Re: spam filtering


Subject: Re: spam filtering
From: David J. Weller-Fahy (lists@weller-fahy.com)
Date: Sat May 10 2003 - 15:56:57 AKDT


* bryan@ak.net <bryan@ak.net> [2003-05-09 15:01]:
> I started filtering yesterday, and I'm getting false negatives too.
> I only trained for a few days, but I thought that would be enough
> with as much spam as I get. Still, the filtering is a big improvement,
> and when I get non-filtered spam, I write them to a 'spam' file, and
> run 'bogofilter -Ns <spam' to reclassify it.

As a matter of fact, I believe that I'm getting more false negatives
since upgrading from 0.7.5 to 12.2. Probably means I'll soon be
starting over from empty databases and registering all known spam/ham as
such. I think I'll do that when I return (leaving for a week on
tuesday). I use a similar setup, but have the correction macros in
mutt so that I don't need to leave the program to reclassify emails.

> > Have you tried anything with the 3 states instead of two yet?
>
> No, I haven't. It would be easy enough to tell bogofilter to do that,
> but what should be done with the results? Would I have to have a
> third, "unsure" mailbox? Two is enough for me. I'll continue to
> reclassify the mistakes, and things should shake out sooner or later.

I believe you would need an unsure mailbox, however just one more
mailbox wouldn't matter to me: I've already got ~30. One for each
mailing list, and others for friends, family, online-services, etc.
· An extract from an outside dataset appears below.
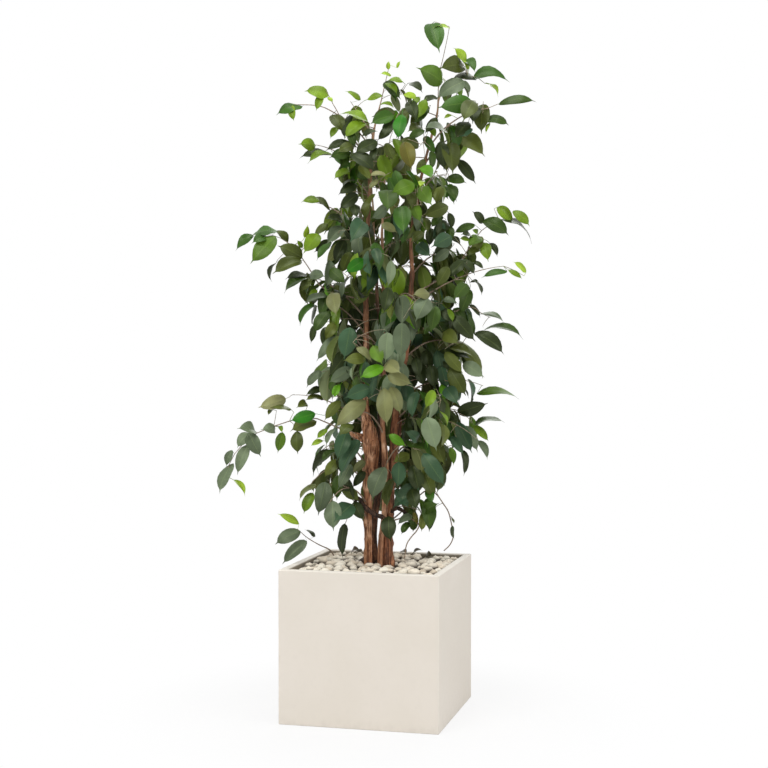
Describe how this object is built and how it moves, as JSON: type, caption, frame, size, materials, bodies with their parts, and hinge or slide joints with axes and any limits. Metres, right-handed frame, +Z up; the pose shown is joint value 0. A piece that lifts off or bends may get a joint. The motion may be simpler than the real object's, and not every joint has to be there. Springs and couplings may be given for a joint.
{
  "type": "potted weeping fig",
  "caption": "Weeping fig house plant with woody stems and drooping leafy branches, standing in a square planter topped with pebbles.",
  "frame": {"origin": "centre of the planter's underside", "axes": "+Z up, X and Y along the planter's sides, with the planter's front side facing -Y"},
  "size_m": [0.7471, 0.5277, 1.7403],
  "materials": {
    "planter": "matte",
    "soil": "matte",
    "pebbles": "matte",
    "bark": "matte",
    "dark_bark": "matte",
    "leaves": "satin"
  },
  "bodies": {
    "root": {"planter": "planter", "potting_soil": "soil", "pebble_mulch": "pebbles", "stem_1": "bark", "stem_2": "dark_bark", "stem_3": "bark", "stem_4": "bark", "aerial_twig": "bark", "branch_apex": "leaves", "branch_crown": "leaves", "branch_right_01": "leaves", "branch_right_02": "leaves", "branch_right_03": "leaves", "branch_right_04": "leaves", "branch_right_05": "leaves", "branch_right_06": "leaves", "branch_right_07": "leaves", "branch_right_08": "leaves", "branch_right_09": "leaves", "branch_right_10": "leaves", "branch_right_11": "leaves", "branch_right_12": "leaves", "branch_right_13": "leaves", "branch_right_14": "leaves", "branch_right_15": "leaves", "branch_left_01": "leaves", "branch_left_02": "leaves", "branch_left_03": "leaves", "branch_left_04": "leaves", "branch_left_05": "leaves", "branch_left_06": "leaves", "branch_left_07": "leaves", "branch_left_08": "leaves", "branch_left_09": "leaves", "branch_left_10": "leaves", "branch_left_11": "leaves", "branch_left_12": "leaves", "branch_left_13": "leaves", "branch_left_14": "leaves", "branch_left_15": "leaves", "branch_left_16": "leaves", "branch_left_17": "leaves", "branch_left_18": "leaves", "branch_front_01": "leaves", "branch_front_02": "leaves", "branch_front_03": "leaves", "branch_front_04": "leaves", "branch_front_05": "leaves", "branch_front_06": "leaves", "branch_front_07": "leaves", "branch_front_08": "leaves", "branch_front_09": "leaves", "branch_back_01": "leaves", "branch_back_02": "leaves", "branch_back_03": "leaves", "branch_back_04": "leaves", "branch_back_05": "leaves", "branch_back_06": "leaves", "branch_back_07": "leaves", "branch_back_08": "leaves"}
  },
  "joints": []
}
I archive all my mail, so it helps to be able to find it. Once I start
re-registering spam/ham after my return, I'll probably also implement 3
state classification, after that I'll just train on misfiled and
unsures.

Either way, I'll let you know how it works out.

Regards,

-- 
David J. Weller-Fahy        | 'These are the questions that kept me out
largely at innocent dot com |  of the really *good* schools.'
www dot weller-fahy dot com |                  - One of The Group

--------- To unsubscribe, send email to <aklug-request@aklug.org> with 'unsubscribe' in the message body.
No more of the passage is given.